● **PROVIDED INFORMATION**:

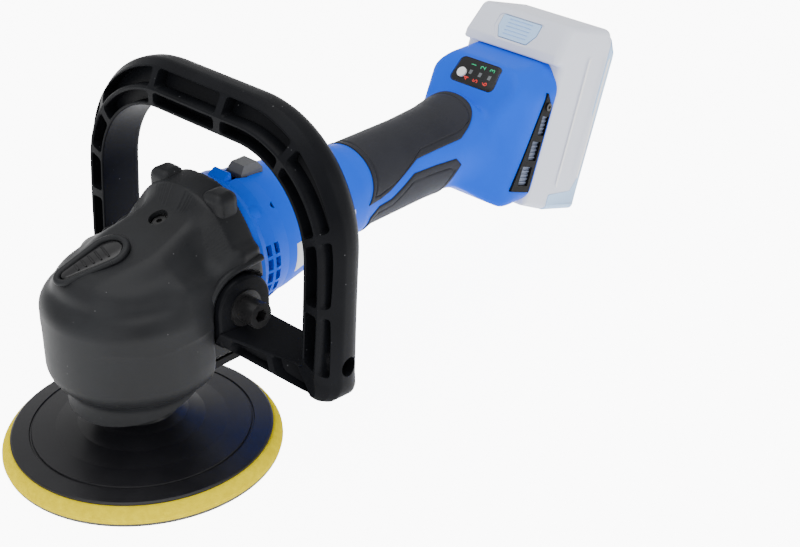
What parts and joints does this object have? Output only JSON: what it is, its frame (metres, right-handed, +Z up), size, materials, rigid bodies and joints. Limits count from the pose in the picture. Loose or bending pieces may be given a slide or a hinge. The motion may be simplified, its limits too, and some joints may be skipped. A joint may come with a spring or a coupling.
{
  "type": "dual action polisher",
  "caption": "Cordless dual action polisher: round foam pad on an eccentric drive, D-shaped front handle bolted to a rubber-booted gear head, blue body, slide-on battery.",
  "frame": {"origin": "centre of the pad's working face", "axes": "+Z up from the pad along the spindle, +X along the body towards the battery, +Y to the left of someone who looks along +X"},
  "size_m": [0.4415, 0.199, 0.1928],
  "materials": {
    "cast_aluminium": "satin",
    "boot_rubber": "matte",
    "black_plastic": "satin",
    "gloss_black": "gloss",
    "blue_plastic": "satin",
    "grip_rubber": "matte",
    "steel": "satin",
    "dark_steel": "satin",
    "gear_steel": "satin",
    "spring_steel": "gloss",
    "foam": "matte",
    "hook": "matte",
    "pad_plastic": "satin",
    "lamination": "satin",
    "copper": "satin",
    "board_green": "satin",
    "label_white": "satin",
    "slider_grey": "satin",
    "white_plastic": "satin",
    "lens_grey": "gloss",
    "pack_grey": "satin",
    "pack_blue": "satin",
    "cell_wrap": "satin"
  },
  "bodies": {
    "tool_body": {"gear_housing": "cast_aluminium", "gear_boot": "boot_rubber", "bearing_cover": "black_plastic", "cover_screws": "steel", "upper_bearing": "steel", "main_bearing": "steel", "boot_screw": "dark_steel", "handle_loop": "black_plastic", "handle_bolts": "dark_steel", "handle_washers": "dark_steel", "fan_shroud": "blue_plastic", "flange_screws": "steel", "front_bearing": "steel", "rear_bearing": "steel", "bearing_bridge": "black_plastic", "stator_core": "lamination", "stator_windings": "copper", "hall_board": "board_green", "body_left": "blue_plastic", "body_right": "blue_plastic", "body_screws": "dark_steel", "grip_top": "grip_rubber", "grip_bottom": "grip_rubber", "side_labels": "label_white", "switch_unit": "black_plastic", "control_panel": "gloss_black", "panel_lights": "lens_grey", "controller_board": "board_green", "terminal_block": "black_plastic", "vent_inserts": "black_plastic", "vent_screws": "dark_steel", "lock_spring": "spring_steel"},
    "drive": {"drive_spindle": "steel", "crown_gear": "gear_steel", "counterweight": "dark_steel", "eccentric_bearing": "steel", "spindle_clip": "spring_steel"},
    "pad": {"pad_spindle": "steel", "pad_disc": "pad_plastic", "pad_insert": "steel", "pad_foam": "foam", "pad_hook": "hook"},
    "armature": {"motor_shaft": "steel", "pinion_gear": "gear_steel", "cooling_fan": "black_plastic", "rotor_core": "lamination"},
    "lock": {"lock_button": "gloss_black", "lock_pin": "steel"},
    "switch": {"switch_slider": "slider_grey", "switch_rod": "black_plastic"},
    "speed": {"speed_button": "white_plastic"},
    "battery": {"battery_case": "pack_grey", "battery_trim": "pack_blue", "battery_cells": "cell_wrap", "battery_board": "board_green"},
    "latch": {"battery_latch": "pack_blue"}
  },
  "joints": [
    {"name": "spindle_spin", "type": "hinge", "parent": "tool_body", "child": "drive", "pos_m": [0.004, 0, 0.06], "axis": [0, 0, 1], "continuous": true},
    {"name": "pad_spin", "type": "hinge", "parent": "drive", "child": "pad", "pos_m": [0, 0, 0.03], "axis": [0, 0, 1], "continuous": true},
    {"name": "armature_spin", "type": "hinge", "parent": "tool_body", "child": "armature", "pos_m": [0.09, 0, 0.098], "axis": [1, 0, 0], "continuous": true},
    {"name": "lock_press", "type": "slide", "parent": "tool_body", "child": "lock", "axis": [0, 0, -1], "range_m": [0, 0.0034], "stiffness_N_per_m": 1500, "springref_m": -0.001, "deforming": ["lock_spring"]},
    {"name": "switch_slide", "type": "slide", "parent": "tool_body", "child": "switch", "axis": [-1, 0, 0], "range_m": [0, 0.006]},
    {"name": "speed_press", "type": "slide", "parent": "tool_body", "child": "speed", "axis": [0.7071, 0, -0.7071], "range_m": [0, 0.0006], "stiffness_N_per_m": 2500, "springref_m": -0.0004},
    {"name": "battery_slide", "type": "slide", "parent": "tool_body", "child": "battery", "axis": [0.3584, 0, 0.9336], "range_m": [0, 0.1]},
    {"name": "latch_press", "type": "slide", "parent": "battery", "child": "latch", "axis": [0.7009, 0, -0.7133], "range_m": [0, 0.0025], "stiffness_N_per_m": 1500, "springref_m": -0.001}
  ],
  "couplings": [
    {"joint": "armature_spin", "follows": "spindle_spin", "ratio": 3}
  ]
}
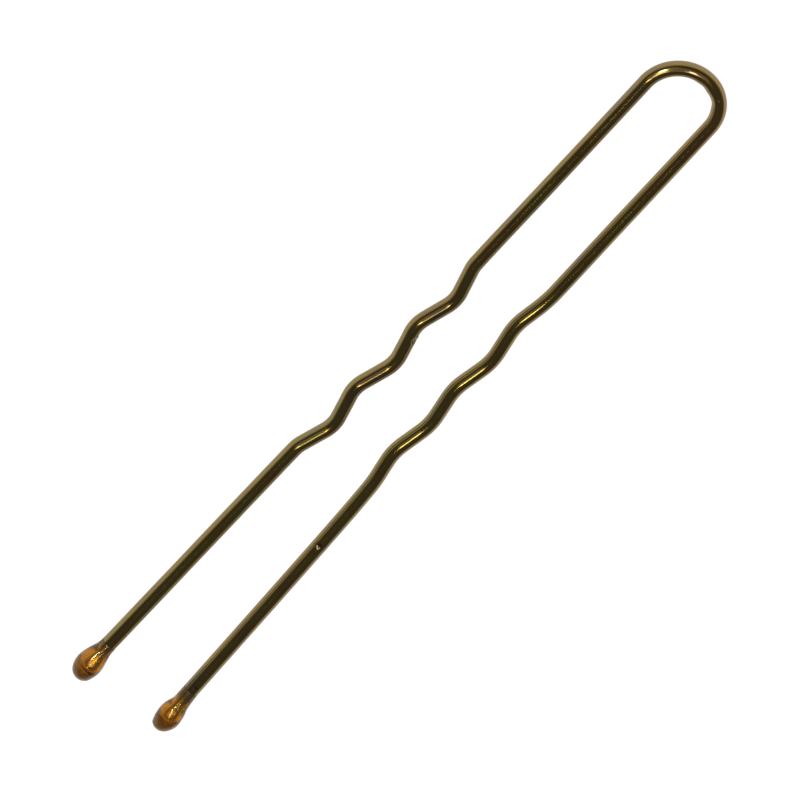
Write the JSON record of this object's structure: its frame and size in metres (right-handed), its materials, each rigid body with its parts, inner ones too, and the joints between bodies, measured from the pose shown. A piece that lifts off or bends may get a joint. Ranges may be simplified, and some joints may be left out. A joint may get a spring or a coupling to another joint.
{
  "type": "hairpin",
  "caption": "U-shaped hairpin of round brown-lacquered wire, with waved springy legs below a round crown and an oval amber lacquer bead on each tip.",
  "frame": {"origin": "centre of the crown bend, in the middle plane of the wire", "axes": "+Y along the legs from the tips to the crown, +X across the legs towards the shorter one, +Z out of the pin's flat plane"},
  "size_m": [0.0095, 0.0699, 0.002],
  "materials": {
    "wire": "glossy translucent brown lacquer over bright steel wire",
    "bead": "glossy translucent amber lacquer"
  },
  "bodies": {
    "crown": {"crown_bend": "wire"},
    "left_side": {"left_leg": "wire", "left_bead": "bead"},
    "right_side": {"right_leg": "wire", "right_bead": "bead"}
  },
  "joints": [
    {"name": "left_leg_flex", "type": "hinge", "parent": "crown", "child": "left_side", "pos_m": [-0.00305, -0.011, 0], "axis": [0, 0, -1], "range_deg": [-2.7, 8], "stiffness_Nm_per_rad": 0.53},
    {"name": "right_leg_flex", "type": "hinge", "parent": "crown", "child": "right_side", "pos_m": [0.00305, -0.011, 0], "axis": [0, 0, 1], "range_deg": [-2.7, 8], "stiffness_Nm_per_rad": 0.53}
  ]
}
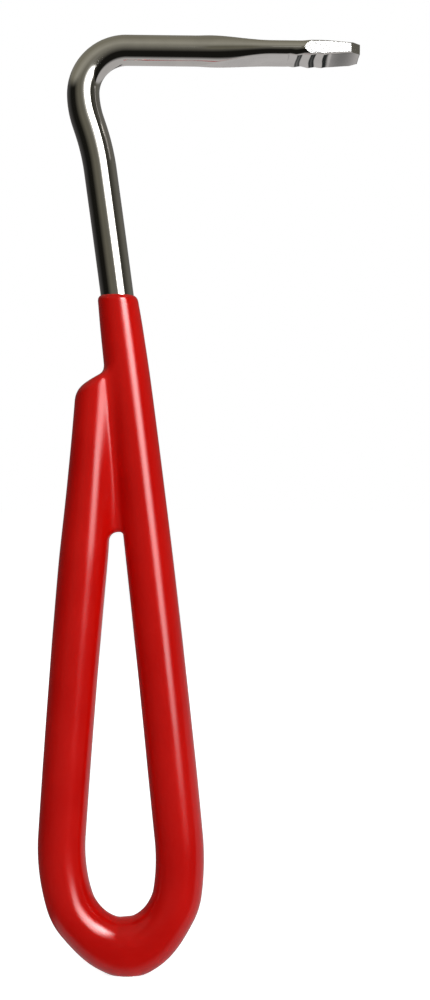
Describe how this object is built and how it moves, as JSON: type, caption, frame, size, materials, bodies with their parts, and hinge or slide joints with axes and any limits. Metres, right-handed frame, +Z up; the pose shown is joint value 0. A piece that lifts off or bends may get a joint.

● **WHAT IS NEEDED**:
Write every line of the material above again, exactly.

● **WORKED ANSWER**:
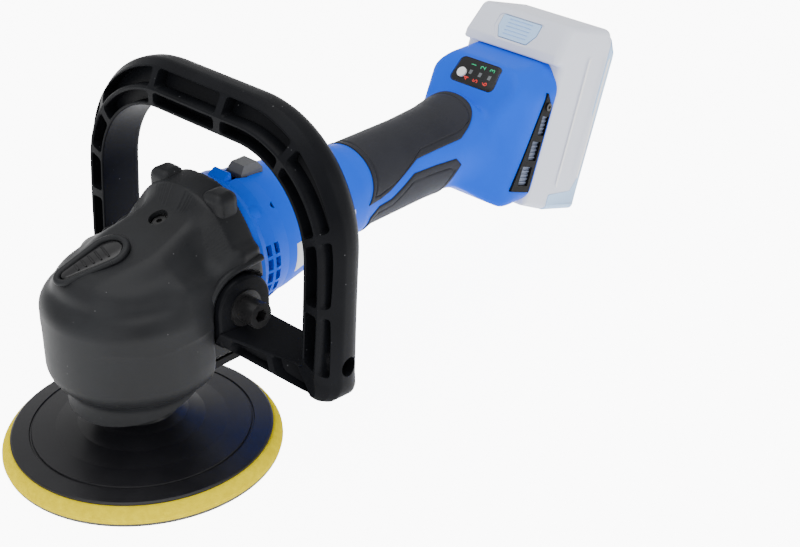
What parts and joints does this object have? Output only JSON: what it is, its frame (metres, right-handed, +Z up), size, materials, rigid bodies and joints. Limits count from the pose in the picture. Loose or bending pieces may be given a slide or a hinge. The motion may be simplified, its limits too, and some joints may be skipped. A joint may come with a spring or a coupling.
{
  "type": "dual action polisher",
  "caption": "Cordless dual action polisher: round foam pad on an eccentric drive, D-shaped front handle bolted to a rubber-booted gear head, blue body, slide-on battery.",
  "frame": {"origin": "centre of the pad's working face", "axes": "+Z up from the pad along the spindle, +X along the body towards the battery, +Y to the left of someone who looks along +X"},
  "size_m": [0.4415, 0.199, 0.1928],
  "materials": {
    "cast_aluminium": "satin",
    "boot_rubber": "matte",
    "black_plastic": "satin",
    "gloss_black": "gloss",
    "blue_plastic": "satin",
    "grip_rubber": "matte",
    "steel": "satin",
    "dark_steel": "satin",
    "gear_steel": "satin",
    "spring_steel": "gloss",
    "foam": "matte",
    "hook": "matte",
    "pad_plastic": "satin",
    "lamination": "satin",
    "copper": "satin",
    "board_green": "satin",
    "label_white": "satin",
    "slider_grey": "satin",
    "white_plastic": "satin",
    "lens_grey": "gloss",
    "pack_grey": "satin",
    "pack_blue": "satin",
    "cell_wrap": "satin"
  },
  "bodies": {
    "tool_body": {"gear_housing": "cast_aluminium", "gear_boot": "boot_rubber", "bearing_cover": "black_plastic", "cover_screws": "steel", "upper_bearing": "steel", "main_bearing": "steel", "boot_screw": "dark_steel", "handle_loop": "black_plastic", "handle_bolts": "dark_steel", "handle_washers": "dark_steel", "fan_shroud": "blue_plastic", "flange_screws": "steel", "front_bearing": "steel", "rear_bearing": "steel", "bearing_bridge": "black_plastic", "stator_core": "lamination", "stator_windings": "copper", "hall_board": "board_green", "body_left": "blue_plastic", "body_right": "blue_plastic", "body_screws": "dark_steel", "grip_top": "grip_rubber", "grip_bottom": "grip_rubber", "side_labels": "label_white", "switch_unit": "black_plastic", "control_panel": "gloss_black", "panel_lights": "lens_grey", "controller_board": "board_green", "terminal_block": "black_plastic", "vent_inserts": "black_plastic", "vent_screws": "dark_steel", "lock_spring": "spring_steel"},
    "drive": {"drive_spindle": "steel", "crown_gear": "gear_steel", "counterweight": "dark_steel", "eccentric_bearing": "steel", "spindle_clip": "spring_steel"},
    "pad": {"pad_spindle": "steel", "pad_disc": "pad_plastic", "pad_insert": "steel", "pad_foam": "foam", "pad_hook": "hook"},
    "armature": {"motor_shaft": "steel", "pinion_gear": "gear_steel", "cooling_fan": "black_plastic", "rotor_core": "lamination"},
    "lock": {"lock_button": "gloss_black", "lock_pin": "steel"},
    "switch": {"switch_slider": "slider_grey", "switch_rod": "black_plastic"},
    "speed": {"speed_button": "white_plastic"},
    "battery": {"battery_case": "pack_grey", "battery_trim": "pack_blue", "battery_cells": "cell_wrap", "battery_board": "board_green"},
    "latch": {"battery_latch": "pack_blue"}
  },
  "joints": [
    {"name": "spindle_spin", "type": "hinge", "parent": "tool_body", "child": "drive", "pos_m": [0.004, 0, 0.06], "axis": [0, 0, 1], "continuous": true},
    {"name": "pad_spin", "type": "hinge", "parent": "drive", "child": "pad", "pos_m": [0, 0, 0.03], "axis": [0, 0, 1], "continuous": true},
    {"name": "armature_spin", "type": "hinge", "parent": "tool_body", "child": "armature", "pos_m": [0.09, 0, 0.098], "axis": [1, 0, 0], "continuous": true},
    {"name": "lock_press", "type": "slide", "parent": "tool_body", "child": "lock", "axis": [0, 0, -1], "range_m": [0, 0.0034], "stiffness_N_per_m": 1500, "springref_m": -0.001, "deforming": ["lock_spring"]},
    {"name": "switch_slide", "type": "slide", "parent": "tool_body", "child": "switch", "axis": [-1, 0, 0], "range_m": [0, 0.006]},
    {"name": "speed_press", "type": "slide", "parent": "tool_body", "child": "speed", "axis": [0.7071, 0, -0.7071], "range_m": [0, 0.0006], "stiffness_N_per_m": 2500, "springref_m": -0.0004},
    {"name": "battery_slide", "type": "slide", "parent": "tool_body", "child": "battery", "axis": [0.3584, 0, 0.9336], "range_m": [0, 0.1]},
    {"name": "latch_press", "type": "slide", "parent": "battery", "child": "latch", "axis": [0.7009, 0, -0.7133], "range_m": [0, 0.0025], "stiffness_N_per_m": 1500, "springref_m": -0.001}
  ],
  "couplings": [
    {"joint": "armature_spin", "follows": "spindle_spin", "ratio": 3}
  ]
}
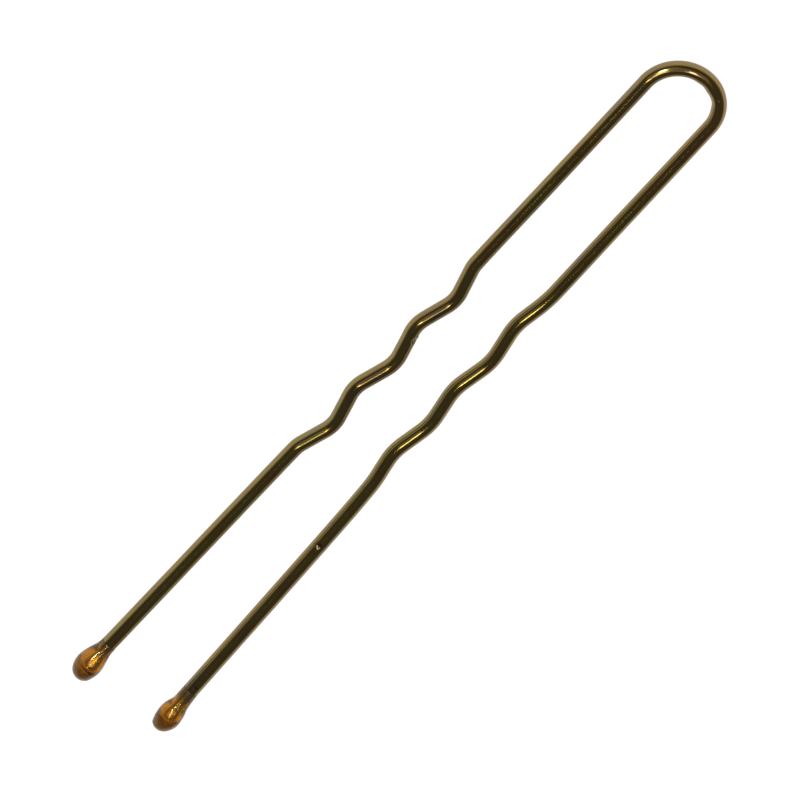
Write the JSON record of this object's structure: its frame and size in metres (right-handed), its materials, each rigid body with its parts, inner ones too, and the joints between bodies, measured from the pose shown. A piece that lifts off or bends may get a joint. Ranges may be simplified, and some joints may be left out. A joint may get a spring or a coupling to another joint.
{
  "type": "hairpin",
  "caption": "U-shaped hairpin of round brown-lacquered wire, with waved springy legs below a round crown and an oval amber lacquer bead on each tip.",
  "frame": {"origin": "centre of the crown bend, in the middle plane of the wire", "axes": "+Y along the legs from the tips to the crown, +X across the legs towards the shorter one, +Z out of the pin's flat plane"},
  "size_m": [0.0095, 0.0699, 0.002],
  "materials": {
    "wire": "glossy translucent brown lacquer over bright steel wire",
    "bead": "glossy translucent amber lacquer"
  },
  "bodies": {
    "crown": {"crown_bend": "wire"},
    "left_side": {"left_leg": "wire", "left_bead": "bead"},
    "right_side": {"right_leg": "wire", "right_bead": "bead"}
  },
  "joints": [
    {"name": "left_leg_flex", "type": "hinge", "parent": "crown", "child": "left_side", "pos_m": [-0.00305, -0.011, 0], "axis": [0, 0, -1], "range_deg": [-2.7, 8], "stiffness_Nm_per_rad": 0.53},
    {"name": "right_leg_flex", "type": "hinge", "parent": "crown", "child": "right_side", "pos_m": [0.00305, -0.011, 0], "axis": [0, 0, 1], "range_deg": [-2.7, 8], "stiffness_Nm_per_rad": 0.53}
  ]
}
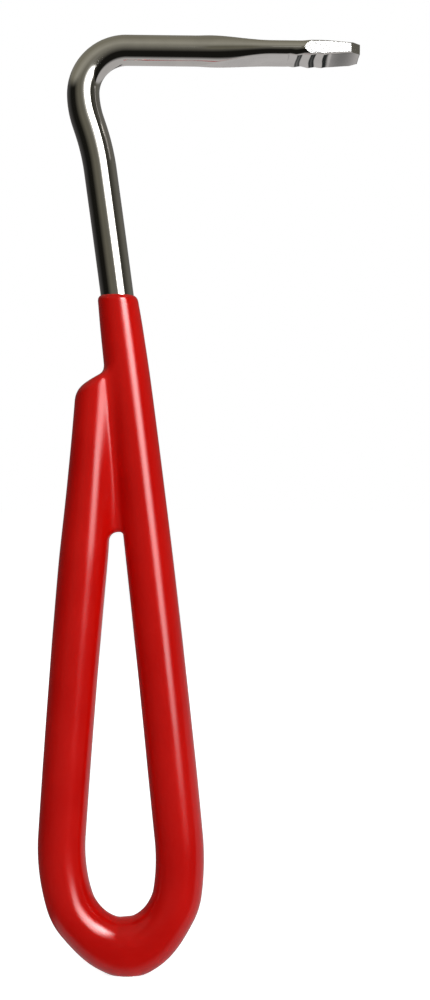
Describe how this object is built and how it moves, as JSON: type, caption, frame, size, materials, bodies with their parts, and hinge or slide joints with axes and any limits. Metres, right-handed frame, +Z up; the pose shown is joint value 0. A piece that lifts off or bends may get a joint.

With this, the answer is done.